The dissent’s reliance on De Luise v Gliedman (109 AD2d 601 [1st Dept 1985], affd 65 NY2d 916 [1985]) is misplaced. In De Luise this court found that the record established literal compliance with HPD regulations, which were constitutionally sufficient to enable petitioner tenant association to voice its objections. De Luise is inapposite because, as discussed supra, the record here raises substantial questions as to defendants’ compliance with HPD regulations. Contrary to HPD’s contention, the presumption of regularity does not arise absent proof exhibiting an office practice and procedure followed in the regular course of business. (Nassau Ins. Co. v Murray, 46 NY2d 828, 829 [1978].) Furthermore, De Luise should not be deemed controlling in the present case insofar as HPD contended at Special Term that Private Housing Finance Law regulation 4.1 (d) does not even require advance notice to rent-stabilized tenants, although it allegedly is provided to such tenants as a matter of policy.

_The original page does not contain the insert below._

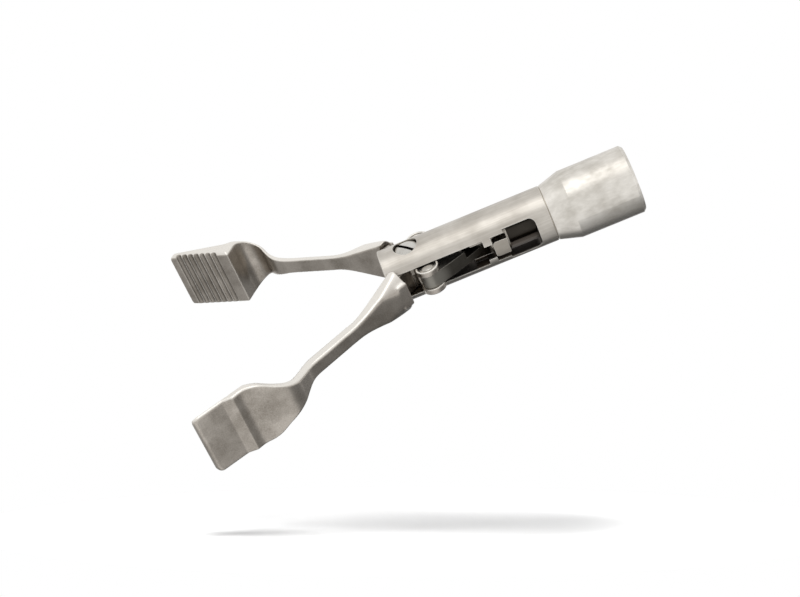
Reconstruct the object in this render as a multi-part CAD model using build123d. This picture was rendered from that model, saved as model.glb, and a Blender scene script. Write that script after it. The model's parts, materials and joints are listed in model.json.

In sum, on this record and at this juncture, we cannot categorically conclude that plaintiff will be unable to prove any section 1983 violations. The pending motions for summary judgment are the appropriate vehicle for defendants to seek to establish that the alleged failures to provide adequate notice, relied upon by plaintiffs, are isolated, innocuous acts which do not rise to the level of a practice or policy. We have examined the remaining contentions of the defendants, and find that they are lacking in merit. Concur — Asch, Milonas and Rosenberger, JJ.